INFORMATION SUPPLIED =>
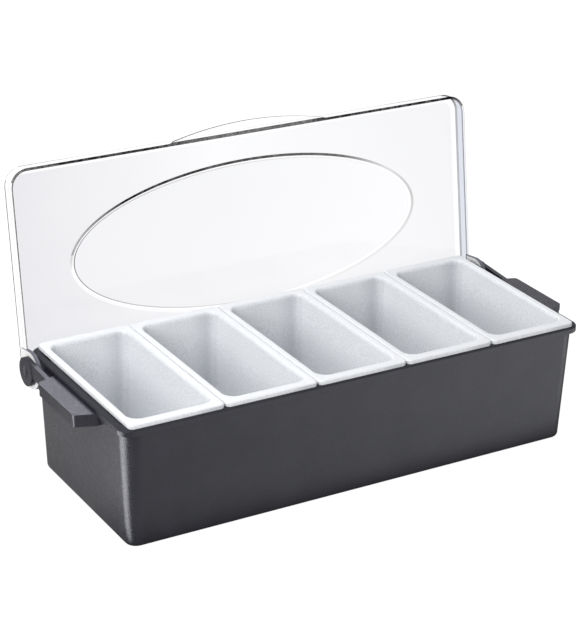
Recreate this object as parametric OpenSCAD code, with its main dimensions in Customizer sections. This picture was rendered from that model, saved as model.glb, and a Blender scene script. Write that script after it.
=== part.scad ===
// Condiment caddy: a black moulded tub that carries a row of white lift-out inserts
// under one clear lid. The lid swings on two pins at the rear of the ends, and when
// open it leans back until its short rear lip rests on the tub's back wall.
// Millimetres. X runs along the length, -Y is the front, +Z is up, and the origin is
// the middle of the tub's underside. The model stands with the lid open.

/* [Inserts] */
// Number of inserts in the row
insert_count = 5; // [2:1:7]
// Spacing of the inserts along the tub
insert_pitch = 74; // [60:0.5:92]
// Slit between neighbouring flanges
insert_gap = 0.4; // [0.2:0.1:1.5]
// Front to back size of an insert's flange
flange_depth = 152.6; // [120:0.2:190]
// Height of the flange's turned-down edge
flange_h = 3.6; // [2.8:0.1:6]
// Plan radius of the flange's corners
flange_corner_r = 4; // [3:0.5:8]
// Radius of the flange's upper edge
flange_edge_r = 1.4; // [0.6:0.1:2]
// Width of the flange beside the opening
flange_side_w = 4; // [3:0.25:6]
// Width of the flange in front of and behind the opening
flange_end_w = 6.5; // [5:0.25:10]
// Plan radius of the opening's corners
opening_r = 10; // [9:0.5:14]
// Thickness of an insert's walls
insert_wall = 1.8; // [1.2:0.1:2.6]
// Width of the rounding round the opening
shoulder_in = 1.8; // [0.5:0.1:2.4]
// Depth of the rounding round the opening
shoulder_h = 4; // [2:0.5:7]
// Draft of the wall from shoulder to floor
insert_draft = 2.6; // [1:0.1:3.6]
// Gap between an insert's underside and the tub's floor
under_insert_gap = 11; // [6:0.5:24]

/* [Tub] */
// Height of the rim's top above the underside
tub_h = 93.6; // [75:0.2:120]
// Thickness of the tub's walls
tub_wall = 2.6; // [2:0.1:3.4]
// Thickness of the tub's floor
tub_floor = 2.8; // [2:0.1:4]
// Plan radius of the tub's corners at the floor
tub_corner_r = 9; // [7:0.5:14]
// Radius of the edge under the walls
foot_fillet = 3.5; // [1:0.25:5]
// Outward lean of each wall from the floor to the rim
wall_flare = 3.9; // [1:0.1:6]
// Height of the rim band round the top
rim_h = 5; // [4:0.2:8]
// Plan radius of the rim's corners
rim_corner_r = 9.5; // [8:0.5:12]
// Radius of the rim's upper outer edge
rim_edge_r = 1.2; // [0.5:0.1:2]
// How far the rim stands out from the end walls
rim_end_lip = 2.8; // [1.5:0.1:3.5]
// How far the rim stands out from the long walls
rim_side_lip = 1; // [0.6:0.1:2]
// Ledge from the end flanges to the rim's outer edge
end_ledge = 5.7; // [4.5:0.1:9]
// Ledge from the flanges to the rim's front and rear edges
side_ledge = 1.2; // [0.8:0.1:3]

/* [Handles] */
// How far a handle stands out from the rim
handle_out = 15.2; // [11:0.2:24]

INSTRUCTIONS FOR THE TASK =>
Copy all of the material word for word.

RESULT FOR THIS TASK =>
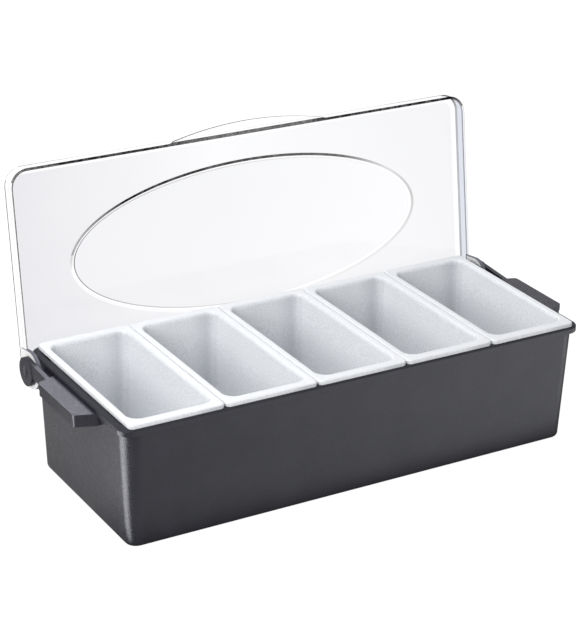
Recreate this object as parametric OpenSCAD code, with its main dimensions in Customizer sections. This picture was rendered from that model, saved as model.glb, and a Blender scene script. Write that script after it.
=== part.scad ===
// Condiment caddy: a black moulded tub that carries a row of white lift-out inserts
// under one clear lid. The lid swings on two pins at the rear of the ends, and when
// open it leans back until its short rear lip rests on the tub's back wall.
// Millimetres. X runs along the length, -Y is the front, +Z is up, and the origin is
// the middle of the tub's underside. The model stands with the lid open.

/* [Inserts] */
// Number of inserts in the row
insert_count = 5; // [2:1:7]
// Spacing of the inserts along the tub
insert_pitch = 74; // [60:0.5:92]
// Slit between neighbouring flanges
insert_gap = 0.4; // [0.2:0.1:1.5]
// Front to back size of an insert's flange
flange_depth = 152.6; // [120:0.2:190]
// Height of the flange's turned-down edge
flange_h = 3.6; // [2.8:0.1:6]
// Plan radius of the flange's corners
flange_corner_r = 4; // [3:0.5:8]
// Radius of the flange's upper edge
flange_edge_r = 1.4; // [0.6:0.1:2]
// Width of the flange beside the opening
flange_side_w = 4; // [3:0.25:6]
// Width of the flange in front of and behind the opening
flange_end_w = 6.5; // [5:0.25:10]
// Plan radius of the opening's corners
opening_r = 10; // [9:0.5:14]
// Thickness of an insert's walls
insert_wall = 1.8; // [1.2:0.1:2.6]
// Width of the rounding round the opening
shoulder_in = 1.8; // [0.5:0.1:2.4]
// Depth of the rounding round the opening
shoulder_h = 4; // [2:0.5:7]
// Draft of the wall from shoulder to floor
insert_draft = 2.6; // [1:0.1:3.6]
// Gap between an insert's underside and the tub's floor
under_insert_gap = 11; // [6:0.5:24]

/* [Tub] */
// Height of the rim's top above the underside
tub_h = 93.6; // [75:0.2:120]
// Thickness of the tub's walls
tub_wall = 2.6; // [2:0.1:3.4]
// Thickness of the tub's floor
tub_floor = 2.8; // [2:0.1:4]
// Plan radius of the tub's corners at the floor
tub_corner_r = 9; // [7:0.5:14]
// Radius of the edge under the walls
foot_fillet = 3.5; // [1:0.25:5]
// Outward lean of each wall from the floor to the rim
wall_flare = 3.9; // [1:0.1:6]
// Height of the rim band round the top
rim_h = 5; // [4:0.2:8]
// Plan radius of the rim's corners
rim_corner_r = 9.5; // [8:0.5:12]
// Radius of the rim's upper outer edge
rim_edge_r = 1.2; // [0.5:0.1:2]
// How far the rim stands out from the end walls
rim_end_lip = 2.8; // [1.5:0.1:3.5]
// How far the rim stands out from the long walls
rim_side_lip = 1; // [0.6:0.1:2]
// Ledge from the end flanges to the rim's outer edge
end_ledge = 5.7; // [4.5:0.1:9]
// Ledge from the flanges to the rim's front and rear edges
side_ledge = 1.2; // [0.8:0.1:3]

/* [Handles] */
// How far a handle stands out from the rim
handle_out = 15.2; // [11:0.2:24]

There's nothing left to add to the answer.